Амбиции, будь они неладны.
А другие ведь живут по сю пору – и ничего. Вполне довольны. Кто поваром на Манхэттене, кто маляром, деньги друг у друга занимают, что, вообще-то, там не принято. Но – довольны.
И Дюк доволен.
В лесу живет, на отшибе, говорит, что никакой у него тут Америки нет в радиусе двадцати миль. И вообще никакой страны – есть только владения сорокапятилетнего хиппи Марка, который наследство получил да и прикупил участок в глухом лесу.
Вокруг фермы Марка поселились его старые друзья по Вудстоку – тоже люди все не бедные. Дети – цветы. Уходили в свое время, в конце шестидесятых, из домов своих обеспеченных родителей, мотались по миру – от Индии до Австралии и от Тибета до России – с заездами в Европу. Многие не выдержали тягот и лишений общинной жизни, вернулись в офисы и университеты, кое-кто помер от передозы или экзотических европейских болезней, а часть – вот такие, как Марк и его товарищи, – дождались благополучной кончины престарелых родичей и оказались владельцами состояний, что сколачивались долгие годы трудолюбивыми, патриотичными и набожными отцами.
Марк и его соседи жили исключительно своим трудом. Так, по крайней мере, считалось. Возились в земле, сажали огороды, пахали, сеяли, били зверя в глухом лесу – от вегетарианства уже давно отошли древние хиппи, баловались ружьишками. Возводили теплицы, цветы сажали, торговали этими цветами через Интернет.
Если ломался у Марка, к примеру, трактор, то он просто снимал со своего наследного счета деньги и через тот же Интернет спокойно покупал новый. Понятно, что трактор доставляли поставщики, – Марку даже в город ездить не приходилось, хотя пара машин у него была – старенький, но мощный джип и форд для деловых поездок, которые, с появлением в его доме хорошего компьютера, случались не часто.
Дюк снимал у Марка домишко о двух этажах, на отшибе участка, расчищенного от леса.
Огурец гостил у старого приятеля, выходил перед сном на двор и часами глазел в бархатную тьму леса. Такой тишины он не слышал никогда и нигде. Ни на подмосковных дачах, ни на Карельском перешейке, ни в Сибири, ни, уж тем более, в Крыму или на Кавказе.

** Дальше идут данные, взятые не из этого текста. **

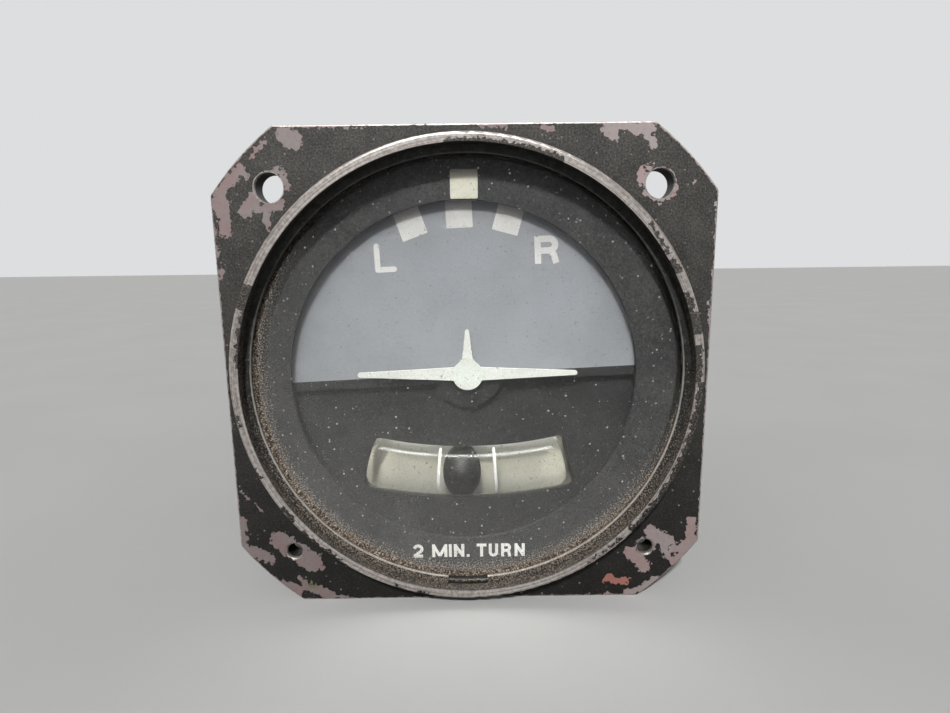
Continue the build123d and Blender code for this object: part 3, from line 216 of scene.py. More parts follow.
    def bump(self, height: Any, distance: float, strength: float = 1.0) -> bpy.types.NodeSocket:
        """Normal raised by a height, with its distance in millimetres."""
        inputs = {"Height": height, "Distance": distance * MM, "Strength": strength}
        return self.add("Bump", inputs).outputs[0]

    def use(self, group: bpy.types.NodeTree, **inputs: Any) -> bpy.types.Node:
        """Places a node group and feeds its inputs by name."""
        node = self.add("Group", node_tree=group)
        for key, value in inputs.items():
            self.feed(node.inputs[key], value)
        return node


class Effects:
    """Node groups that several finishes share. Each is made once."""

    def __init__(self) -> None:
        """Makes the groups."""
        self.grain = self._grain()
        self.edges = self._edges()
        self.dust = self._dust()
        self.turned = self._turned()
        self.chipped = self._chipped()

    @staticmethod
    def _group(name: str, inputs: dict[str, float | None], outputs: tuple[str, ...]) -> tuple[Graph, Any, Any]:
        """Starts a group.

        Args:
            name: Name of the group.
            inputs: Its inputs with their first values, None for a vector.
            outputs: Its outputs, all numbers.

        Returns:
            The graph, the sockets of its inputs and those of its outputs.
        """
        tree = bpy.data.node_groups.new(name, "ShaderNodeTree")
        for key, value in inputs.items():
            kind = "NodeSocketVector" if value is None else "NodeSocketFloat"
            socket = tree.interface.new_socket(key, in_out="INPUT", socket_type=kind)
            if value is not None:
                socket.default_value = value
        for key in outputs:
            tree.interface.new_socket(key, in_out="OUTPUT", socket_type="NodeSocketFloat")
        return Graph(tree), tree.nodes.new("NodeGroupInput").outputs, tree.nodes.new("NodeGroupOutput").inputs

    def _grain(self) -> bpy.types.NodeTree:
        """Fine grain of stoved enamel: small round grains, sparse pale specks and slow clouds."""
        g, given, out = self._group("grain", {"Place": None, "Size": 0.2}, ("Height", "Tone", "Specks"))
        per_mm = g.math("DIVIDE", 1.0, given["Size"])
        fine = g.cloud(given["Place"], per_mm, 3.0, 0.7)
        clouds = g.cloud(given["Place"], 0.22, 3.0, 0.6)
        cells = g.add("TexVoronoi", {"Vector": given["Place"], "Scale": g.times(per_mm, 0.55)})
        pick = g.split(cells.outputs["Color"])[0]
        dot = g.step(cells.outputs["Distance"], 0.34, 0.16)
        specks = g.times(dot, g.step(pick, 0.9, 0.98))
        tone = g.times_plus(fine, 0.75, g.times(clouds, 0.25))
        g.feed(out["Height"], fine)
        g.feed(out["Tone"], tone)
        g.feed(out["Specks"], specks)
        return g.tree

    def _edges(self) -> bpy.types.NodeTree:
        """Worn edges: how far the normal rounded over a radius leans from the true one."""
        g, given, out = self._group("edges", {"Place": None, "Radius": 0.4, "Patchy": 0.5}, ("Worn",))
        radius = g.times(given["Radius"], MM)
        rounded = g.add("Bevel", {"Radius": radius}, samples=4).outputs[0]
        true = g.add("NewGeometry").outputs["Normal"]
        lean = g.minus(1.0, g.vector("DOT_PRODUCT", rounded, true))
        patches = g.cloud(given["Place"], 0.5, 5.0, 0.65)
        bias = g.times(g.minus(patches, 0.5), given["Patchy"])
        g.feed(out["Worn"], g.step(g.plus(lean, bias), 0.03, 0.13))
        return g.tree

    def _dust(self) -> bpy.types.NodeTree:
        """Dust: a film on what faces up, and loose crumbs anywhere."""
        g, given, out = self._group("dust", {"Place": None, "Amount": 0.3, "Crumbs": 0.3}, ("Film", "Grit"))
        up = g.split(g.add("NewGeometry").outputs["Normal"])[2]
        drift = g.cloud(given["Place"], 0.35, 5.0, 0.6)
        film = g.times(g.step(up, -0.2, 1.0), g.step(drift, 0.3, 0.75))
        grit = g.cloud(given["Place"], 3.2, 2.0, 0.5)
        bias = g.times(g.minus(given["Crumbs"], 0.5), 0.3)
        g.feed(out["Film"], g.times(film, given["Amount"], clamp=True))
        g.feed(out["Grit"], g.step(g.plus(grit, bias), 0.6, 0.68))
        return g.tree

    def _turned(self) -> bpy.types.NodeTree:
        """Tool marks of turned metal: fine rings about the instrument's axis, with slow stains."""
        g, given, out = self._group("turned", {"Place": None, "Pitch": 0.12}, ("Marks", "Stains"))
        x, y, z = g.split(given["Place"])
        radius = g.vector("LENGTH", g.joined(x, 0.0, z))
        rings = g.joined(radius, y, g.times(g.math("ARCTAN2", z, x), 0.3))
        marks = g.cloud(rings, g.math("DIVIDE", 1.0, given["Pitch"]), 2.0, 0.5)
        g.feed(out["Marks"], marks)
        g.feed(out["Stains"], g.cloud(given["Place"], 0.3, 5.0, 0.6))
        return g.tree

    def _chipped(self) -> bpy.types.NodeTree:
        """Paint chips: where a field is above zero the paint is gone, with a lip round the hole."""
        g, given, out = self._group("chipped", {"Place": None, "Field": 0.0, "Ragged": 0.3}, ("Bare", "Lip", "Height"))
        coarse = g.cloud(given["Place"], 1.1, 6.0, 0.66)
        shift = g.times(g.minus(coarse, 0.5), given["Ragged"])
        edge = g.plus(given["Field"], shift)
        bare = g.step(edge, -0.012, 0.012)
        near = g.step(edge, -0.09, -0.01)
        g.feed(out["Bare"], bare)
        g.feed(out["Lip"], g.minus(near, bare, clamp=True))
        g.feed(out["Height"], g.minus(1.0, bare))
        return g.tree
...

Тишина медленно текла из невидимого леса, заполняла лощинку, в которой размещалась ферма старого хиппи Марка, заполняла с верхом. Огурцов физически чувствовал, что стоит на дне глубокого черного пруда, даже движения его рук в тот момент, когда он решал прикурить очередную сигарету, были замедленны, затруднены, словно он проделывал свои манипуляции под водой.
Ни звука не раздавалось из-за стены деревьев, вплотную подходящих к дому Полянского. Но он уже знал, что тишина эта обманчива. В черном безмолвии бродили олени, еноты, какие-то граундхоги, живущие только в этом полушарии, иногда, рассказывал Полянский, появлялись и медведи. Как это они умудрялись передвигаться совершенно бесшумно, было Огурцову решительно непонятно. Ни веточка не треснет, ни трава не зашуршит. Да еще – медведи. Сказки какие-то. Тут город недалеко – двадцать миль... И вообще – Америка. Цивилизация. Хоть и глухомань, конечно, жуткая, но все-таки.
Когда в словах гостя появлялась ирония, Полянский спрашивал его, мол, как ты думаешь, зачем мне собачка? Ну как это, пожимал плечами Огурцов, – дом охранять.
А от кого здесь мне дом охранять, снова задавал вопрос Полянский. Здесь частная территория. Сюда никто не сунется. Опасно для жизни. Марк и выстрелить может, несмотря на то, что хиппи. У него оружия – полон дом. А собачка у меня на пороге ночами спит, если медведя учует – сразу вой подымет. Или там – лай.